Additionally, the product itself starts to run slower. Apps that are bloated with unnecessary code take longer to load, crash more often, and drain battery life on mobile devices. If your engineering team spends more time fixing bugs in old features than building new value, feature creep has effectively paralyzed your innovation.

Actionable Tips to Stop the Creep

Recognizing the signals is the first step, but how do you actually stop the train? It requires a cultural shift in how your team approaches product development.

Embrace the Power of "No"

The most important word in a product manager's vocabulary is "no." It is easy to say yes; it feels good to please people. But great products are defined by what is left out, not what is put in. When a new idea comes up, the default answer should be "not right now" until the value is proven.

Use a Prioritization Framework

Don't rely on gut feelings. Use a framework like RICE (Reach, Impact, Confidence, Effort) or MoSCoW (Must have, Should have, Could have, Won't have).

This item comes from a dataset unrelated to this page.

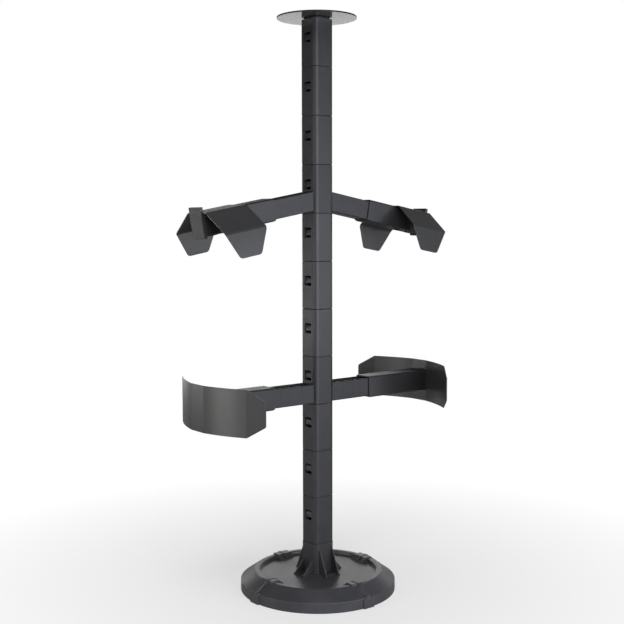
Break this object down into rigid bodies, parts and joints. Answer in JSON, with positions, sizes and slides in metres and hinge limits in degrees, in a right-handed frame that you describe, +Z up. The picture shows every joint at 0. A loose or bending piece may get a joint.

These tools force you to quantify the value of a feature. If a feature has high effort but low impact, the framework kills it for you, removing the emotion from the decision.

Focus on Problems, Not Solutions

Stop asking users, "What features do you want?" Users are great at identifying their problems, but they are terrible at designing solutions. If you ask them what they want, they will ask for a faster horse. It is your job to invent the car. Focus on the underlying friction points in their experience. Often, the solution isn't adding a new feature—it’s refining or removing an existing one.

Conduct Regular "Feature Audits"

Just because you built it doesn't mean you have to keep it. Once a year, look at your usage data. If there is a feature that less than 5% of your audience uses, and it is not critical to the core function (like a "reset password" button), kill it. Pruning dead wood allows the healthy parts of your product to flourish. It simplifies the code, cleans up the UI, and focuses the user experience.